GOAL: Count how many lines hold the string "update". Answer with that number and nothing more.

DATA FOR THE TASK:
※
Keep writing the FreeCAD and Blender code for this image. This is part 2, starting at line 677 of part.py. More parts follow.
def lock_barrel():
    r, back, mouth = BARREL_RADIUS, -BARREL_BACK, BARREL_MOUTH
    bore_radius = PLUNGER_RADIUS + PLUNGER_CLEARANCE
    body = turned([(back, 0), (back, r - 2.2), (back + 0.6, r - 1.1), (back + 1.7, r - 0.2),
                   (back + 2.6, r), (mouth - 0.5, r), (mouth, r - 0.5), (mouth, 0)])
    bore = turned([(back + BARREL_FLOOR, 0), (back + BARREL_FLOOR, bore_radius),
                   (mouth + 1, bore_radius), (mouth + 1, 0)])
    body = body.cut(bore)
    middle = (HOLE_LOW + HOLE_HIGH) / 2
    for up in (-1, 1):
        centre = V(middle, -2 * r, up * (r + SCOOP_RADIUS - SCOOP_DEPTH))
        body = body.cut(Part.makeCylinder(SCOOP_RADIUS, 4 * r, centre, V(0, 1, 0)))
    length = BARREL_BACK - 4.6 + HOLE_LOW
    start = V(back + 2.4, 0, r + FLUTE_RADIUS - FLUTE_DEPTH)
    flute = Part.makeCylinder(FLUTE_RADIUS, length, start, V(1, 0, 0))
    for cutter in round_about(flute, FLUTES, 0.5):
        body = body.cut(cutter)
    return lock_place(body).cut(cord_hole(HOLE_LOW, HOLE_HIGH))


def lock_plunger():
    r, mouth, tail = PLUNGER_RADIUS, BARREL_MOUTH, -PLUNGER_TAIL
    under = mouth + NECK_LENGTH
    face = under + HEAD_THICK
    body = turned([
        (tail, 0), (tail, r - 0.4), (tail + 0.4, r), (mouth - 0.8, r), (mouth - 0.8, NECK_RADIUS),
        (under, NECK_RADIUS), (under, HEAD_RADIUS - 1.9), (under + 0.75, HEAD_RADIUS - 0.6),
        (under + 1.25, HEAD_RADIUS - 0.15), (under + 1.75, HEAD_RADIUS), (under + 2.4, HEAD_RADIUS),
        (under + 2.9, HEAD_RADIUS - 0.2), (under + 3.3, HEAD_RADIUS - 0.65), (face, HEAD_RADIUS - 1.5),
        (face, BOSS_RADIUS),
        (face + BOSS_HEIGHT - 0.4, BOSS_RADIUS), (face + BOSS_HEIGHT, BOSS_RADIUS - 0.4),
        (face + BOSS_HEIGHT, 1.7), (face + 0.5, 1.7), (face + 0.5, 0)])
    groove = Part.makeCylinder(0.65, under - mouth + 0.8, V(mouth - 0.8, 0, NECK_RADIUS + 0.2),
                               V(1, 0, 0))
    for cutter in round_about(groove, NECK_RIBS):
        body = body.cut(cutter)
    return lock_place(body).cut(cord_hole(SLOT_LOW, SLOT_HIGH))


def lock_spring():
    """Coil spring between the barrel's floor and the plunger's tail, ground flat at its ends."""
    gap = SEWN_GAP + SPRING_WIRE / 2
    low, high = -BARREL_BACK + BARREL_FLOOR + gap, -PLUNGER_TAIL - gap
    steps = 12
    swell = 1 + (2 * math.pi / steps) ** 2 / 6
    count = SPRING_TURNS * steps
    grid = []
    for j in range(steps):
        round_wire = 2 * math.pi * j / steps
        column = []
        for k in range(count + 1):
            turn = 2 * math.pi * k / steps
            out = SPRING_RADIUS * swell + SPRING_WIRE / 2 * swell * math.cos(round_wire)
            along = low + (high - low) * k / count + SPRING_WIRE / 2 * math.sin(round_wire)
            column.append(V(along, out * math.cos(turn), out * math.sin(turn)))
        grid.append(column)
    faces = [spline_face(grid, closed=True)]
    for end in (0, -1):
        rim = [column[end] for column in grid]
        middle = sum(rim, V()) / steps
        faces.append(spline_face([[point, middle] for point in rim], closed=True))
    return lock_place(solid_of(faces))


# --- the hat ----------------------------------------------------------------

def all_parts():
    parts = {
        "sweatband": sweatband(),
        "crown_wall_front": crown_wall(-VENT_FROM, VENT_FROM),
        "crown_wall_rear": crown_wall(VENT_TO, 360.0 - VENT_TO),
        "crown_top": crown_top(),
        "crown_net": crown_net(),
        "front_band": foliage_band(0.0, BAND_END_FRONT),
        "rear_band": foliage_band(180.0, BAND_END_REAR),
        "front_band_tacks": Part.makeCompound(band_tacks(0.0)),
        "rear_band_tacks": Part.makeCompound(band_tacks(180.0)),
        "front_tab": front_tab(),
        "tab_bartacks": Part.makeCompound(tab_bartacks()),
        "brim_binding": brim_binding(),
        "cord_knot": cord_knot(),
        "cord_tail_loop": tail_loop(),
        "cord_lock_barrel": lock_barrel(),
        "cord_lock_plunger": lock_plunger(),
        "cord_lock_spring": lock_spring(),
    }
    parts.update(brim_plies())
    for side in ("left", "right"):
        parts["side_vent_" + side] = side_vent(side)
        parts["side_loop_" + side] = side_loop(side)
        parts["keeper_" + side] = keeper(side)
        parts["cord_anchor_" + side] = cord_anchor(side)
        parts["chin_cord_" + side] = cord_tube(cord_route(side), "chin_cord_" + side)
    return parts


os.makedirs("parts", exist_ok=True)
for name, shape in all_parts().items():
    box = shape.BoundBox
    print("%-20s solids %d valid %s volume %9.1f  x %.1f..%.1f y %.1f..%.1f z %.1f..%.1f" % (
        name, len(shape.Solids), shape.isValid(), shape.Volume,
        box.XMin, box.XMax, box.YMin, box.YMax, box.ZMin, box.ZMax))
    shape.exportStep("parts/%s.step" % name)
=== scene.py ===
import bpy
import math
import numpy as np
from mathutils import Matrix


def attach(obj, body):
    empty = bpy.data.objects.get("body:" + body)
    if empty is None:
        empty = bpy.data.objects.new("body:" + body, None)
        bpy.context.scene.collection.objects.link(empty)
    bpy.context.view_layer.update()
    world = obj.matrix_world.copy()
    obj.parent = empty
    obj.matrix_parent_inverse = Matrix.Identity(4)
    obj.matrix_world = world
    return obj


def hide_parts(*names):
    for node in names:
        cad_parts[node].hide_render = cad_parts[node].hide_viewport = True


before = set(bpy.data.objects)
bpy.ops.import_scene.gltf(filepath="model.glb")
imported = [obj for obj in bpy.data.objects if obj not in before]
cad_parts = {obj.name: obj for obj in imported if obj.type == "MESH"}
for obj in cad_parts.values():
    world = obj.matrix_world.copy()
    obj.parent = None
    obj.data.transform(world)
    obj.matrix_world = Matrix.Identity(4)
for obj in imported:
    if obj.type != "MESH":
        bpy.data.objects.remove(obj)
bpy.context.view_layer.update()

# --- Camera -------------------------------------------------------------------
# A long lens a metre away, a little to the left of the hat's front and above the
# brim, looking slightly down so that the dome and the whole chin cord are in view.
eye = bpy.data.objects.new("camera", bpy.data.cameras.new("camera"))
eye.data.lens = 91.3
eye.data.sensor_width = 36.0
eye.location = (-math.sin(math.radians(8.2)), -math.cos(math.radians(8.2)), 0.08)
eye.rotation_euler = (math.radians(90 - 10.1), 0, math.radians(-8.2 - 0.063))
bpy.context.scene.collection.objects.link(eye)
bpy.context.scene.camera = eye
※
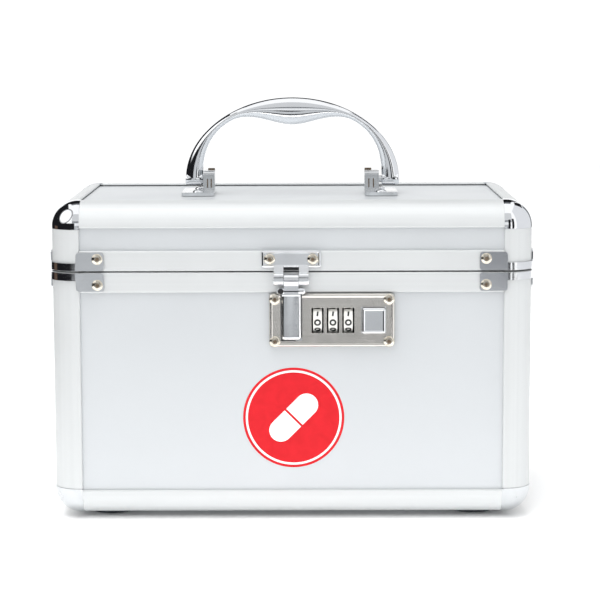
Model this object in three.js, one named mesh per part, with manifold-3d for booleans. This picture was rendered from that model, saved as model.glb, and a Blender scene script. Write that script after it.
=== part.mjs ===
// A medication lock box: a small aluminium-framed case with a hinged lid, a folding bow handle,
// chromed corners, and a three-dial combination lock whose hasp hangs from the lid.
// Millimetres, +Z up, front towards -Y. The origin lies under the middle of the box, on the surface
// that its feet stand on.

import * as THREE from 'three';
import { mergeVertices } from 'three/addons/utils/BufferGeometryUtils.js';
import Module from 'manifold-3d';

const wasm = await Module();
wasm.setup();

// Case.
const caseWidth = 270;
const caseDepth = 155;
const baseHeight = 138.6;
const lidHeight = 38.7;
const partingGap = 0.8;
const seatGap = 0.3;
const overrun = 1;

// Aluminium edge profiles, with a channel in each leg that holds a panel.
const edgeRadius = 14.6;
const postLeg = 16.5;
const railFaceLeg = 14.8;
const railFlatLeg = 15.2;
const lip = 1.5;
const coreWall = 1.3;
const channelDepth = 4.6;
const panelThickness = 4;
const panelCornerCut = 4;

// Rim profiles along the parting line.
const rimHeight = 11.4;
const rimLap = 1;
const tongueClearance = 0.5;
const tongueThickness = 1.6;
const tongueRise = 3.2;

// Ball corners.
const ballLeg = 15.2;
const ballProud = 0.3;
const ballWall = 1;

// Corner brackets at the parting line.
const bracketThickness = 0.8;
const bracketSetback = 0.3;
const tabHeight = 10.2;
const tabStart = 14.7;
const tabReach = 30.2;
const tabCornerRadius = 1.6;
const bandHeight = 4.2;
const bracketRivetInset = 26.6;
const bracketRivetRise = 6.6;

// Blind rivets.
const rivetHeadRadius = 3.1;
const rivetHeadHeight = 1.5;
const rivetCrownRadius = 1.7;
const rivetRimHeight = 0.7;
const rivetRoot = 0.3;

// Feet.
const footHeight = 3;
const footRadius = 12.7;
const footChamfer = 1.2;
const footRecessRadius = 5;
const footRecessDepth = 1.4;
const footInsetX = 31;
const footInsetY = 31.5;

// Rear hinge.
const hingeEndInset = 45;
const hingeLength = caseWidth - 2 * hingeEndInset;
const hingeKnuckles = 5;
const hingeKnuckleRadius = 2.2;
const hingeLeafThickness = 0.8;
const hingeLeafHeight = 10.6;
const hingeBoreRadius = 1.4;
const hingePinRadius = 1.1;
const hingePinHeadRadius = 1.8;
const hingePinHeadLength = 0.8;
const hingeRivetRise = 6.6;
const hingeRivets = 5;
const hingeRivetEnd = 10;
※
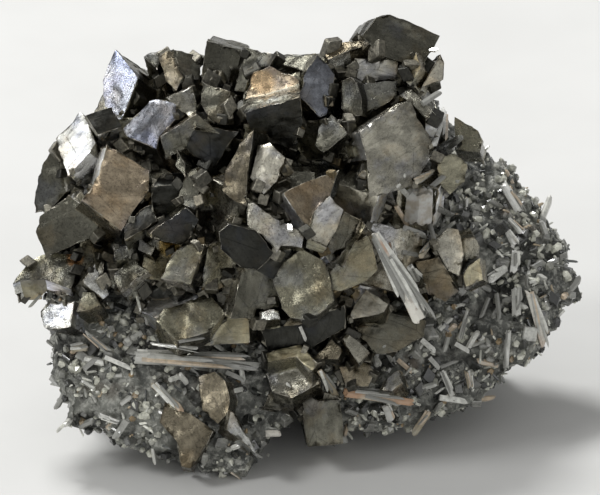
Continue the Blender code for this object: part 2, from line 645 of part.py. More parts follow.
※
TASK RESPONSE: 3